At times the book’s narrative turns myopic when it isolates the Buffalo experience from these earlier phases of Clemens’s career as Mark Twain, so that the decision to write his best stuff for the Galaxy rather than for the Express is presented as though a new phase had begun in the career of Mark Twain, rather than Clemens replicating what had happened before in Nevada and California when his alter ego was featured in The Californian after his employment by the Virginia City Territorial Enterprise and the San Francisco Call. Thus it is an overstatement to say that Clemens decided to be a “literary author” in Buffalo, or that Buffalo was “the place where he decided to stop writing for newspapers and start writing books” (205). He had made that decision before, and in fact had already written a best-selling book before moving to Buffalo, and arguably would not become a “literary author” until he collaborated with Charles Dudley Warner to write The Gilded Age after leaving Buffalo and moving to Hartford.

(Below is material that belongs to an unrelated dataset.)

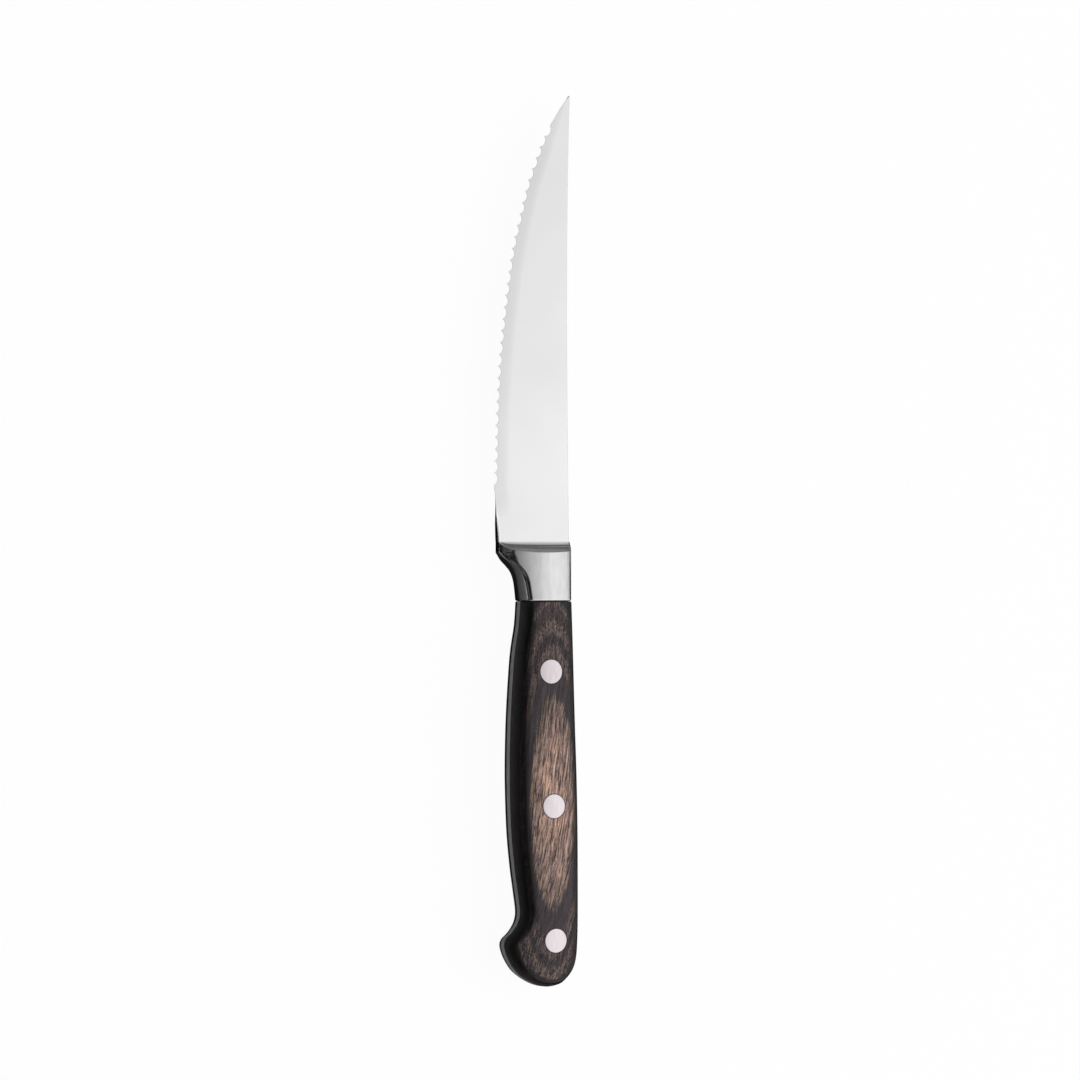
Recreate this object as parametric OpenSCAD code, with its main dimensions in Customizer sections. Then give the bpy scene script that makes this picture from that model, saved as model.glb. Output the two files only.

However, one can forgive pride of place in this case, for there is much information in Reigstad’s account. Moreover, the book is well-written, giving the reader the general effect of a close-up shot of a particular environment for Sam Clemens as he continued his long transition from itinerant journalist to author, businessman, and married man. [End Page 144]

James E. Caron

James E. Caron is Professor of English at the University of Hawai῾i at Mānoa, where he specializes in teaching American literature, especially from the late nineteenth century and early twentieth century, and maintains an interest in theories about comic art and comic laughter. He serves on the editorial board of Studies in American Humor and has published essays on the tall tale, antebellum comic writers, laughter and evolution, Mark Twain, George Washington Harris, Frank Norris, Nathaniel Hawthorne, Hunter S. Thompson, and Bill Watterson, the creator of Calvin and Hobbes. Along with M. Thomas Inge, he edited Sut Lovingood’s Nat’ral Born Yarnspinner: Essays on George Washington Harris (1996). His book Mark Twain, Unsanctified Newspaper Reporter (2008) uses contemporary contexts to provide a thick description for the early professional writing career of Sam Clemens. Along with Lawrence Howe and Benjamin Click, he coedited a collection of essays on Charlie Chaplin, titled Refocusing Chaplin: A Screen Icon in Critical Contexts, which will be published by Scarecrow Press in the fall of 2013.